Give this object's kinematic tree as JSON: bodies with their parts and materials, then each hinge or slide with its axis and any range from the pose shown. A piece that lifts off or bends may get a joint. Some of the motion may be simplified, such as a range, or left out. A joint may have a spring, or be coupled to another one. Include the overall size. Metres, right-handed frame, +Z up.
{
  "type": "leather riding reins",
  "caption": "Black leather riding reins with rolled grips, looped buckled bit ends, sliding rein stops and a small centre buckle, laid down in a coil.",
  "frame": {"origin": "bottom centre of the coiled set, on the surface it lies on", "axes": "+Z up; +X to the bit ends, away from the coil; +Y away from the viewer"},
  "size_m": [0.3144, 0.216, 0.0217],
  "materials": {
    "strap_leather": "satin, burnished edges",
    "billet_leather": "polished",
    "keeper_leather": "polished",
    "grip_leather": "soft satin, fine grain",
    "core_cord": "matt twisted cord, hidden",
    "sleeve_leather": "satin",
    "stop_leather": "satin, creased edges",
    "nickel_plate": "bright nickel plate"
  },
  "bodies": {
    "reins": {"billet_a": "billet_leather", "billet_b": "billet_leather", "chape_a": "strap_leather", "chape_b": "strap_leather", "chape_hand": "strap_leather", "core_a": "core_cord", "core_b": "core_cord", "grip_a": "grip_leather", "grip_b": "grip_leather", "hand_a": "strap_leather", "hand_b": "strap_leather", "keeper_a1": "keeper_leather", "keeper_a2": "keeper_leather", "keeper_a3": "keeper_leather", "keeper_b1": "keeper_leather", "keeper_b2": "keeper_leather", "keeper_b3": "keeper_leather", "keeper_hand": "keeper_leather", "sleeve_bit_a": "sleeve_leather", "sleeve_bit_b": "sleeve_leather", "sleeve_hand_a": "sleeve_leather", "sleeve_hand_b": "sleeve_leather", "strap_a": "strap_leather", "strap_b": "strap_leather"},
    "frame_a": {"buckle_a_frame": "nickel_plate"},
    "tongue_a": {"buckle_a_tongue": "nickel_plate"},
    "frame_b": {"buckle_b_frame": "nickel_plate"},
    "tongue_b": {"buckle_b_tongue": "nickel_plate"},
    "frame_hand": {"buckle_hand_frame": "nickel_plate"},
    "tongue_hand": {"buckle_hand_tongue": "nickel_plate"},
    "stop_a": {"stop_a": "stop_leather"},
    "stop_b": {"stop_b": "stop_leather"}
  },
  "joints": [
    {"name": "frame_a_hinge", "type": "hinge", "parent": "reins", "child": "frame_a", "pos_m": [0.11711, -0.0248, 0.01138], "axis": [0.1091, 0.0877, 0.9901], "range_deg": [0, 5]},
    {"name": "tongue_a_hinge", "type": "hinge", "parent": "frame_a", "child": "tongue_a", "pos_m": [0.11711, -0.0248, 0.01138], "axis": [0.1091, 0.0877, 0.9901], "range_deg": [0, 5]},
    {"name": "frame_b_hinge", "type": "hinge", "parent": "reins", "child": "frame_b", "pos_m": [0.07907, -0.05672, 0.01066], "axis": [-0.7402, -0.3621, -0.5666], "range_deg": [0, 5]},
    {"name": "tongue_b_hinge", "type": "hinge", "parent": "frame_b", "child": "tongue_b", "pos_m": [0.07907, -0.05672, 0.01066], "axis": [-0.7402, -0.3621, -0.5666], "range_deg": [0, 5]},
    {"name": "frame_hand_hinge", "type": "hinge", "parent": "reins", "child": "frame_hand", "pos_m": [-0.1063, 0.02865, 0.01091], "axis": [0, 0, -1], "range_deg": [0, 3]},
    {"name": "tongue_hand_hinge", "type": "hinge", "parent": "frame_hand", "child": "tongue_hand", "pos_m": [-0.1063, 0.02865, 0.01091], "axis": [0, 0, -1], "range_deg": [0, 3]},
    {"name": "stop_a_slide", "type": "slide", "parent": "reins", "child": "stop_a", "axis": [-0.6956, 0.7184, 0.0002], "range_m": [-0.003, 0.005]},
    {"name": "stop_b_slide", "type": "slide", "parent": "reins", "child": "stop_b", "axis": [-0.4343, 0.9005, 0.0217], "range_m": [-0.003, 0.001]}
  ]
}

===

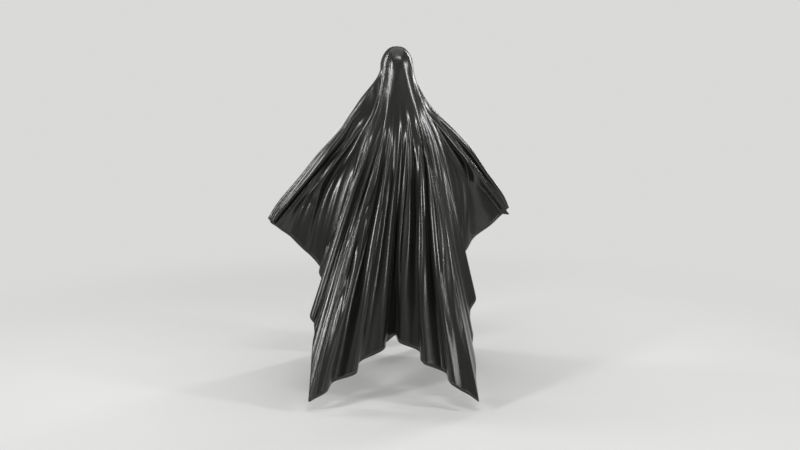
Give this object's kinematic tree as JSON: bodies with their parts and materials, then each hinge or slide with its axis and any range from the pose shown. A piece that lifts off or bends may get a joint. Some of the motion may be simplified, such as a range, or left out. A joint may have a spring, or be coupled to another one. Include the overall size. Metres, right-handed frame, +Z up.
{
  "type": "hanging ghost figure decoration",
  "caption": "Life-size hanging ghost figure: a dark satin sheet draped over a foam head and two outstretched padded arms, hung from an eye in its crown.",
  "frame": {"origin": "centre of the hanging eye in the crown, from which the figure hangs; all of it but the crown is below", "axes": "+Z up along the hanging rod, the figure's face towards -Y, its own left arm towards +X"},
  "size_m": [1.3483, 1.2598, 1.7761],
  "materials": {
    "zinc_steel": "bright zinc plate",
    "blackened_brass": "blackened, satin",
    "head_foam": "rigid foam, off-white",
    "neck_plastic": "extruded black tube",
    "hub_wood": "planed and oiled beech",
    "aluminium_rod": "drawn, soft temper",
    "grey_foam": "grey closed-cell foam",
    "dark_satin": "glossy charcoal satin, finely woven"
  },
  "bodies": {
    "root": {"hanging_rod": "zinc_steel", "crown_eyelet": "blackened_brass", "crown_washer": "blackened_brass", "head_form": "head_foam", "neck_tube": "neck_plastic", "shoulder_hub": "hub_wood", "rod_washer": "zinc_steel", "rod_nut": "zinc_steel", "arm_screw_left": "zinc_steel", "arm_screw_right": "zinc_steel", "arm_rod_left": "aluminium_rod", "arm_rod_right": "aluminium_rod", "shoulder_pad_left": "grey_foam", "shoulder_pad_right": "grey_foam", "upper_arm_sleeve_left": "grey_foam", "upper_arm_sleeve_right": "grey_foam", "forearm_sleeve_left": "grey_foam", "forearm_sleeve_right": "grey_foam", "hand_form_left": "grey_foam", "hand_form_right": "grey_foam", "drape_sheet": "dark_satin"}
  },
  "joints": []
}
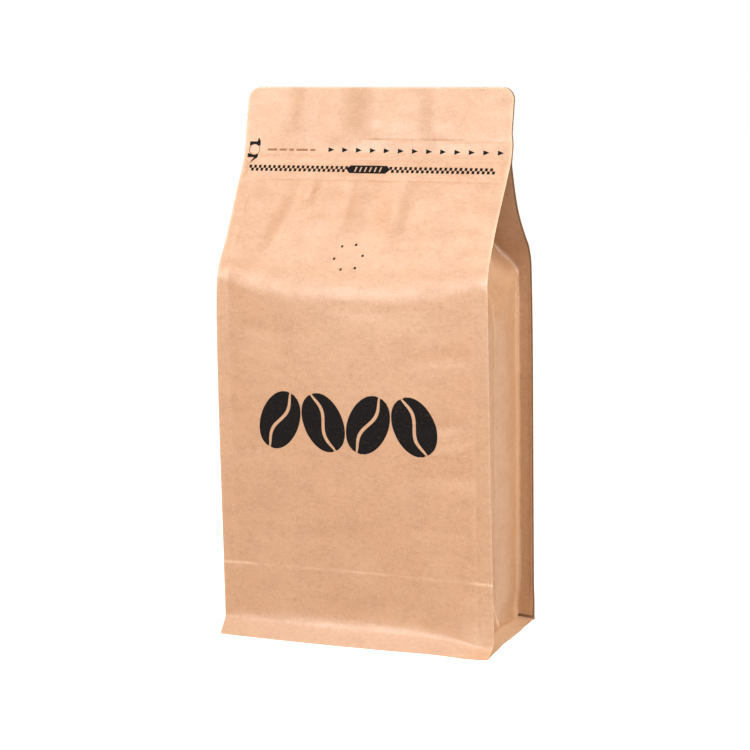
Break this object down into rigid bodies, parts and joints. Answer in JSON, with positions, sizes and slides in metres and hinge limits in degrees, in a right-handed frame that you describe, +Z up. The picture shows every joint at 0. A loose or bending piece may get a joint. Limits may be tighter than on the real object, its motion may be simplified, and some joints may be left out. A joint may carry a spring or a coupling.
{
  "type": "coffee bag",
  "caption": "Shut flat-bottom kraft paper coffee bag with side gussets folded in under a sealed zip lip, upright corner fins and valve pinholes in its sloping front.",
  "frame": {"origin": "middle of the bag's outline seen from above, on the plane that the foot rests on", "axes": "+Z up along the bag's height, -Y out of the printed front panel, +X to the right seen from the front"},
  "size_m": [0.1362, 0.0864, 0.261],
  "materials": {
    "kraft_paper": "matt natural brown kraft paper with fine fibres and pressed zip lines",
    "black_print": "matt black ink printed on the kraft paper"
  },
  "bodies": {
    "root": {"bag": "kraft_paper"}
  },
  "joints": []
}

===

◆ Problem to work on
For each line above that contains the word "joints", copy that line.

◆ The response
  "joints": [
  "joints": []
Break this object down into rigid bodies, parts and joints. Answer in JSON, with positions, sizes and slides in metres and hinge limits in degrees, in a right-handed frame that you describe, +Z up. The picture shows every joint at 0. A loose or bending piece may get a joint. Limits may be tighter than on the real object, its motion may be simplified, and some joints may be left out. A joint may carry a spring or a coupling.
  "joints": []